Belle, The Last Mule at Gee’s Bend: A Civil Rights Story

Ramsey, Calvin Alexander and Stroud, Bettye.   Belle, The Last Mule at Gee's Bend: A Civil Rights Story.  Illustrated by John Holyfield. Published by Candlewick, 2011. Waiting for his mother in Gee's Bend, young Alex spots a mule running loose and eating crops from someone's garden. When he asks about the mule, Alex learns the history lesson of a lifetime about the famous Belle and her connection to Dr. Martin Luther King, Jr.

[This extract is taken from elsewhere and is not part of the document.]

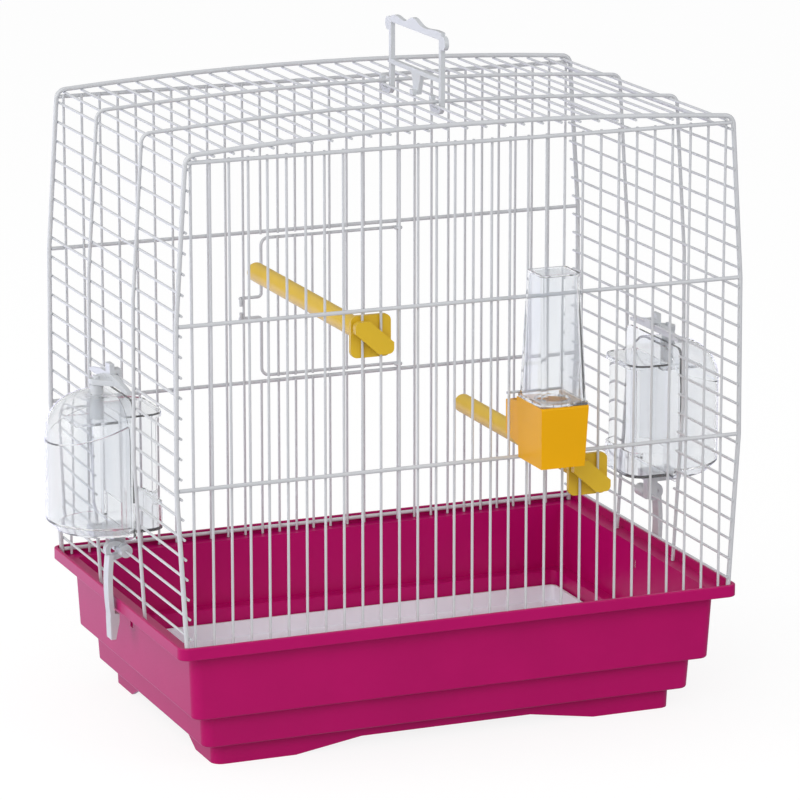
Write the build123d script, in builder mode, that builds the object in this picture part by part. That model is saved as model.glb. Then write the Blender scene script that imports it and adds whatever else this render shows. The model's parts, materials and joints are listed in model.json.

Told in retrospect, this is the story of the connections between the people of Gee's Bend, Alabama, to the Civil Rights movement, and how the black citizens of Gee's Bend defied racial discrimination and overt repression by a white-controlled police and political system to cast votes in response to the passage of the National Voting Rights Act of 1965. After the assassination of Martin Luther King, Jr., in 1968, Belle and Ada, mules of Gee's Bend, were used to pull a wagon bearing his coffin, leading a procession of 50,000 mourners. The story illustrates the tactics of passive resistance and group empowerment of the Civil Rights movement, and deals directly with creative responses to racial discrimination and overcoming barriers of injustice. Honor Book for Younger Children, 2012.